Task directions:
Reproduce exactly the opening lines of the listing, stopping after the line that contains "2.2, x: BAG_CENTRE[0]" and including it.

Provided data:
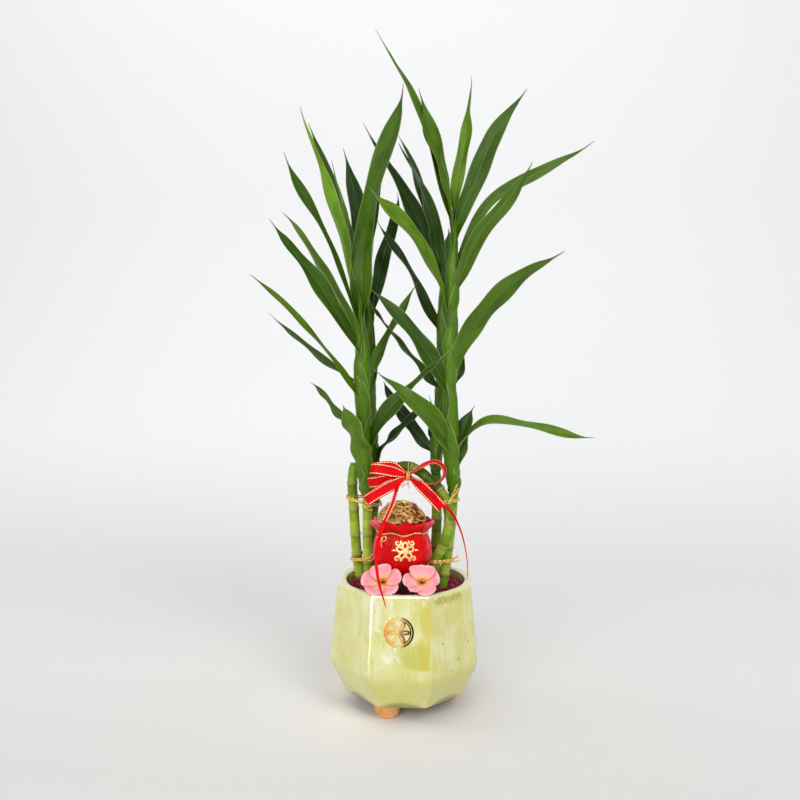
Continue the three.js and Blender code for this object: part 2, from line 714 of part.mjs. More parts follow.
function bagRing([height, halfWidth, pleat]) {
  return Array.from({ length: BAG_SIDES }, (_, i) => {
    const angle = (2 * Math.PI * i) / BAG_SIDES;
    const reach = halfWidth + pleat * Math.cos(BAG_PLEATS * angle + 0.6);
    const lift = pleat * 0.55 * Math.sin(BAG_PLEATS * angle + 1.4);
    return new THREE.Vector3(
      BAG_CENTRE[0] + reach * Math.cos(angle),
      BAG_CENTRE[1] + reach * BAG_DEPTH_SHARE * Math.sin(angle),
      BAG_BASE + height + (height > BAG_NECK.height ? lift : 0),
    );
  });
}

const PICK_FOOT = 70;
const BAG_PICK = { radius: 2.2, x: BAG_CENTRE[0] + 1, y: BAG_CENTRE[1] + 2, socket: 10 };

function pickRod(x, y, radius, from, to) {
  return new THREE.CylinderGeometry(radius, radius, to - from, 10)
    .rotateX(Math.PI / 2).translate(x, y, (from + to) / 2);
}

function bagPickBody() {
  const { x, y, radius, socket } = BAG_PICK;
  return pickRod(x, y, radius, PICK_FOOT, BAG_BASE + socket);
}

function bagBody() {
  const { x, y, radius, socket } = BAG_PICK;
  const bore = pickRod(x, y, radius + CLEARANCE, BAG_BASE - 2, BAG_BASE + socket + CLEARANCE);
  const mouth = turnedInBag([...HEAP_FOOT, ...MOUTH], CLEARANCE);
  return cut(loft(BAG_PROFILE.map(bagRing)), [bore, mouth]);
}

function bagCordBody() {
  const reach = BAG_NECK.halfWidth + 0.8 + WIRE_RADIUS + CLEARANCE;
  const points = Array.from({ length: 24 }, (_, i) => {
    const angle = (2 * Math.PI * i) / 24;
    return [
      BAG_CENTRE[0] + reach * Math.cos(angle),
      BAG_CENTRE[1] + (reach * BAG_DEPTH_SHARE + 0.5) * Math.sin(angle),
      BAG_BASE + BAG_NECK.height + 0.6 * Math.sin(4 * angle),
    ];
  });
  return wireLoop(points, WIRE_RADIUS, 26);
}

const COIN_RADIUS = 8.4;
const COIN_THICKNESS = 1.9;
const HEAP_HEIGHT = 48;
const HEAP_FOOT = [[0, -4], [17, -3], [21, -0.4]];
const HEAP_DOME = [[20, 3], [14.5, 8], [7.5, 11], [0, 12]];
const MOUTH = [[21, 8], [0, 8]];
// [across, depth, height over the heap's foot, lean in degrees, way it leans in degrees]
const COINS = [
  [9.6, -5.2, 6.4, 38, -38], [2.4, -7.4, 6.2, 40, -82], [-7.2, -7.2, 5.8, 42, -124], [-12.6, -1.5, 5.8, 38, 186],
  [12, 2.6, 6.4, 36, 10], [6.5, 7, 5.8, 40, 62], [-7, 6.8, 5.6, 40, 124],
  [8, -4, 10.4, 32, -50], [-7.5, -3.5, 10.2, 30, 205], [1.5, 4.5, 10.8, 30, 85], [0, -3, 13.4, 14, -80],
];

// A body turned about the bag's upright axis, flattened as the bag is and grown by some margin
function turnedInBag(profile, grown) {
  const grow = (size) => (size === 0 ? 0 : size + Math.sign(size) * grown);
  const outline = profile.map(([r, z]) => new THREE.Vector2(grow(r), grow(z)));
  return new THREE.LatheGeometry(outline, 14).rotateX(Math.PI / 2).scale(1, BAG_DEPTH_SHARE, 1)
    .translate(BAG_CENTRE[0], BAG_CENTRE[1], BAG_BASE + HEAP_HEIGHT);
}

function coinBody([across, depth, height, lean, way]) {
  return new THREE.CylinderGeometry(COIN_RADIUS, COIN_RADIUS, COIN_THICKNESS, 10)
    .rotateX(Math.PI / 2)
    .rotateY(THREE.MathUtils.degToRad(lean))
    .rotateZ(THREE.MathUtils.degToRad(way))
    .translate(BAG_CENTRE[0] + across, BAG_CENTRE[1] + depth, BAG_BASE + HEAP_HEIGHT + height);
}

function coinHeapBody() {
  return join([turnedInBag([...HEAP_FOOT, ...HEAP_DOME], 0), ...COINS.map(coinBody)]);
}

// Cloth blossoms: five cupped petals round a throat, each bloom on a pick of its own

const PETAL_STATIONS = [0, 0.35, 0.72, 1];
const PETAL_OUTLINE = [[0, 0.3], [0.35, 0.9], [0.72, 0.96], [1, 0.36]];
const THROAT_RADIUS = 3.4;
// angle round the bloom in degrees, length, width, cup in degrees
const BLOSSOMS = {
  blossom_left: {
    centre: [-16, -40.2, 113],
    normal: [-0.05, -0.52, 0.85],
    petals: [
      [178, 18, 16, 16], [104, 13, 17, 38], [12, 16, 16, 18], [238, 17.5, 16, 15], [304, 17, 15, 14],
    ],
  },
  blossom_right: {
    centre: [16, -39.2, 113.2],
    normal: [0.04, -0.52, 0.85],
    petals: [
      [184, 16, 14, 16], [90, 13, 20, 38], [14, 15, 17, 18], [234, 15, 13, 16], [292, 17, 15, 17],
    ],
  },
};
const BLOSSOM_PICK_RADIUS = 1.2;

function petalBody(centre, normal, [angle, length, width, cup]) {
  const right = new THREE.Vector3(1, 0, 0).addScaledVector(normal, -normal.x).normalize();
  const rise = normal.clone().cross(right);
  const bearing = THREE.MathUtils.degToRad(angle);
  const out = right.clone().multiplyScalar(Math.cos(bearing)).addScaledVector(rise, Math.sin(bearing));
  const side = normal.clone().cross(out);
  const lift = Math.tan(THREE.MathUtils.degToRad(cup));
  const sections = PETAL_STATIONS.map((s) => {
    const high = length * lift * (1.3 * s - 0.55 * s * s);
    const place = centre.clone().addScaledVector(out, length * s).addScaledVector(normal, high);
    const slope = lift * (1.3 - 1.1 * s);
    const along = out.clone().addScaledVector(normal, slope).normalize();
    return { place, side, face: along.clone().cross(side), width: width * profileAt(PETAL_OUTLINE, s) };
  });
  return strip(sections, { edge: 0.7, rib: 0.9, channel: 0.2 });
}

function blossomBody({ centre, normal, petals }) {
  const middle = vec(centre);
  const facing = vec(normal).normalize();
  const turn = new THREE.Quaternion().setFromUnitVectors(new THREE.Vector3(0, 1, 0), facing);
  const throat = new THREE.CylinderGeometry(THROAT_RADIUS, THROAT_RADIUS * 0.5, 4, 10)
    .applyQuaternion(turn).translate(...centre);
  return join([throat, ...petals.map((petal) => petalBody(middle, facing, petal))]);
}

// Where a blossom's pick turns from upright towards the throat
const pickBend = (centre, normal) => vec(centre).addScaledVector(vec(normal).normalize(), -9);

function blossomPick({ centre, normal }) {
  const facing = vec(normal).normalize();
  const top = vec(centre).addScaledVector(facing, -2 - CLEARANCE - BLOSSOM_PICK_RADIUS * 0.6);
  const bend = pickBend(centre, normal);
  const route = routeThrough([
    [bend.x, bend.y + 1.5, 66], [bend.x, bend.y + 0.5, SOIL_TOP], bend.toArray(), top.toArray(),
  ]);
  return rod(route, evenStations(6), () => BLOSSOM_PICK_RADIUS, 6);
}

// Soil and gravel: a plain fill, and a layer of loose pebbles over it, holed for what stands in them

function plantHoles() {
  const canes = Object.values(CANES).map((cane) => caneHole(cane));
  const { x, y, radius } = BAG_PICK;
  const blossomRoots = Object.values(BLOSSOMS).map(({ centre, normal }) => {
    const bend = pickBend(centre, normal);
    const route = routeThrough([
      [bend.x, bend.y + 1.5, 65.5], [bend.x, bend.y + 0.5, SOIL_TOP], [bend.x, bend.y, 112],
    ]);
    return rod(route, evenStations(4), () => BLOSSOM_PICK_RADIUS + CLEARANCE + 0.2, 8);
  });
  const bagRoot = pickRod(x, y, radius + CLEARANCE, PICK_FOOT - CLEARANCE, 118);
  return [...canes, caneHole(CANES.cane_arch, true), bagRoot, ...blossomRoots];
}

// Loose chippings: a bed whose top is drawn up and down from point to point
function gravelBody() {
  const draw = seededDraw(7);
  const reach = POT_MOUTH_RADIUS - CLEARANCE - 0.4;
  const ring = (radius, z, rough) => Array.from({ length: GRAVEL_SIDES }, (_, i) => {
    const angle = (2 * Math.PI * (i + rough * (draw() - 0.5) * 0.7)) / GRAVEL_SIDES;
    const out = radius + rough * (draw() - 0.5) * 2.6;
    const high = z + rough * (draw() - 0.5) * GRAVEL_ROUGHNESS;
    return new THREE.Vector3(out * Math.cos(angle), out * Math.sin(angle), high);
  });
  const rows = Array.from({ length: GRAVEL_ROWS }, (_, k) => {
    const radius = reach * (1 - (k + 0.8) / (GRAVEL_ROWS + 0.6));
    return ring(radius, GRAVEL_LEVEL, 1);
  });
  const bed = loft([ring(reach, SOIL_TOP, 0), ring(reach, GRAVEL_LEVEL - 1, 0), ...rows]);
  return cut(bed, plantHoles());
}

// The arrangement

const FINISH = {
  glaze: { color: 0xd4d68a, roughness: 0.18, metalness: 0 },
  clay: { color: 0xdfa274, roughness: 0.85, metalness: 0 },
  soil: { color: 0x3a2a1f, roughness: 0.95, metalness: 0 },
  gravel: { color: 0x8c2742, roughness: 0.8, metalness: 0 },
  cane: { color: 0x7f9f38, roughness: 0.45, metalness: 0 },
  leaf: { color: 0x3e7426, roughness: 0.45, metalness: 0 },
  gold: { color: 0xd9a83e, roughness: 0.3, metalness: 1 },
  ribbon: { color: 0xe3131f, roughness: 0.5, metalness: 0 },
  lacquer: { color: 0xd41414, roughness: 0.25, metalness: 0 },
  coin: { color: 0xb58a3c, roughness: 0.4, metalness: 0.8 },
  pick: { color: 0x4c7a35, roughness: 0.6, metalness: 0 },
  petal: { color: 0xf4a3ac, roughness: 0.75, metalness: 0 },
};

const arrangement = new THREE.Group();

function place(name, geometry, finish, parent = arrangement) {
  const mesh = new THREE.Mesh(geometry, new THREE.MeshStandardMaterial(FINISH[finish]));
  mesh.name = name;
  parent.add(mesh);
  return mesh;
}

place('pot', potBody(), 'glaze');
['foot_front', 'foot_right', 'foot_back'].forEach((name, i) => {
  const angle = FOOT_FIRST_ANGLE + (2 * Math.PI * i) / FOOT_COUNT;
  const foot = place(name, footBody(), 'clay');
  foot.position.set(FOOT_RING_RADIUS * Math.cos(angle), FOOT_RING_RADIUS * Math.sin(angle), 0);
});
place('soil', cut(potInside(CLEARANCE, SOIL_TOP), plantHoles()), 'soil');
place('gravel', gravelBody(), 'gravel');
for (const [name, cane] of Object.entries(CANES)) {
  place(name, caneBody(cane), 'cane');
}
for (const [name, shoot] of Object.entries(SHOOTS)) {
  place(name, shootBody(shoot), 'leaf');
}
for (const [name, tie] of Object.entries(TIES)) {
  place(name, tieBody(tie), 'gold');
}
place('bow_wire', bowWireBody(), 'gold');
place('ribbon_bow', ribbonBody(), 'ribbon');
place('money_bag', bagBody(), 'lacquer');
place('bag_coins', coinHeapBody(), 'coin');
place('bag_cord', bagCordBody(), 'gold');
place('bag_pick', bagPickBody(), 'pick');
for (const [name, bloom] of Object.entries(BLOSSOMS)) {
  place(name, blossomBody(bloom), 'petal');
  place(`${name}_pick`, blossomPick(bloom), 'pick');
}

// The part stands on Z = 0 with its box centred on X = Y = 0
const box = new THREE.Box3().setFromObject(arrangement);
const middle = box.getCenter(new THREE.Vector3());
arrangement.position.set(-middle.x, -middle.y, 0);

const luckyBamboo = new THREE.Group();
luckyBamboo.add(arrangement);

export default luckyBamboo;
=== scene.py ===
"""Lucky bamboo in a footed octagonal pot, with its bow, money bag and two blossoms.

Shapes are worked out in millimetres from the pot's axis, with +Z up and the front along -Y,
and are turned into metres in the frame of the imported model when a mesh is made.
"""

from __future__ import annotations

import logging
import math
from dataclasses import dataclass, field
from enum import Enum
from typing import Any, Callable, ClassVar, NamedTuple, Sequence

import bmesh
import bpy
import numpy as np
from mathutils import Euler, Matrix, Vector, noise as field_noise
from mathutils.geometry import convex_hull_2d


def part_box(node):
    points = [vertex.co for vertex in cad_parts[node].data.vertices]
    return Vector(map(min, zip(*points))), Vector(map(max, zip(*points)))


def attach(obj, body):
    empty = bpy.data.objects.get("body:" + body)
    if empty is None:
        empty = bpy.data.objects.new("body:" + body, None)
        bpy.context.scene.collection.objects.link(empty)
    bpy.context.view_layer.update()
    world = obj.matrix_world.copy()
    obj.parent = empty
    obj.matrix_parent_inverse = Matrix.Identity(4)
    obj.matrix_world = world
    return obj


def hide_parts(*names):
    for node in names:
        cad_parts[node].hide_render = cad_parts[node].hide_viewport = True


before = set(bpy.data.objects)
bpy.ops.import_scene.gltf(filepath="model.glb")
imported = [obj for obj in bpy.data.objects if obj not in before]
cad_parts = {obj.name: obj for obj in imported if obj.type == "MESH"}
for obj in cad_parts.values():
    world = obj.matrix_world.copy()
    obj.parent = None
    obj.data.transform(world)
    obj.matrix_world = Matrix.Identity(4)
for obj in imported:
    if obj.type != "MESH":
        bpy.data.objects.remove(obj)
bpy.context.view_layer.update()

LOG = logging.getLogger("lucky_bamboo")
MM = 0.001
BODY = "root"
UP = np.array([0.0, 0.0, 1.0])

Colour = tuple[float, float, float, float]
Table = Sequence[Sequence[float]]
Settings = Sequence[tuple[str, str]]
Socket = bpy.types.NodeSocket


# Numbers and curves

def unit(vectors: Any) -> np.ndarray:
    """The vectors at length one."""
    vectors = np.asarray(vectors, float)
    return vectors / np.maximum(np.linalg.norm(vectors, axis=-1, keepdims=True), 1e-12)


def smooth(value: Any) -> Any:
    """An even rise from 0 to 1 that starts and ends level."""
    share = np.clip(value, 0.0, 1.0)
    return share * share * (3 - 2 * share)


def across(vector: Any, along: np.ndarray) -> np.ndarray:
    """The part of a vector that stands square to another one, at length one."""
    vector = np.asarray(vector, float)
    return unit(vector - along * np.sum(vector * along, axis=-1, keepdims=True))


def turns(count: int) -> np.ndarray:
    """Even angles round a circle."""
    return np.linspace(0, math.tau, count, endpoint=False)


def around(angle: Any, radius: Any = 1.0, centre: Sequence[float] = (0, 0)) -> np.ndarray:
    """Flat points at some angles round a centre."""
    return np.stack([centre[0] + radius * np.cos(angle), centre[1] + radius * np.sin(angle)], axis=-1)


def straight(table: Table, place: Any) -> Any:
    """Reads a table of [place, value] pairs on straight lines between them."""
    places, values = np.array(table, float).T[:2]
    return np.interp(place, places, values)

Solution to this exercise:
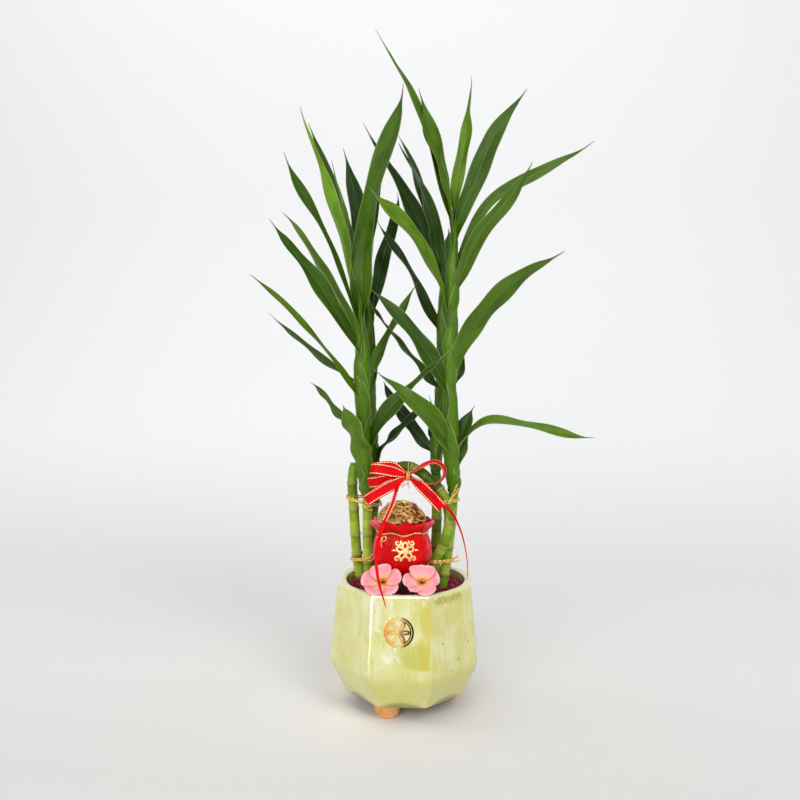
Continue the three.js and Blender code for this object: part 2, from line 714 of part.mjs. More parts follow.
function bagRing([height, halfWidth, pleat]) {
  return Array.from({ length: BAG_SIDES }, (_, i) => {
    const angle = (2 * Math.PI * i) / BAG_SIDES;
    const reach = halfWidth + pleat * Math.cos(BAG_PLEATS * angle + 0.6);
    const lift = pleat * 0.55 * Math.sin(BAG_PLEATS * angle + 1.4);
    return new THREE.Vector3(
      BAG_CENTRE[0] + reach * Math.cos(angle),
      BAG_CENTRE[1] + reach * BAG_DEPTH_SHARE * Math.sin(angle),
      BAG_BASE + height + (height > BAG_NECK.height ? lift : 0),
    );
  });
}

const PICK_FOOT = 70;
const BAG_PICK = { radius: 2.2, x: BAG_CENTRE[0] + 1, y: BAG_CENTRE[1] + 2, socket: 10 };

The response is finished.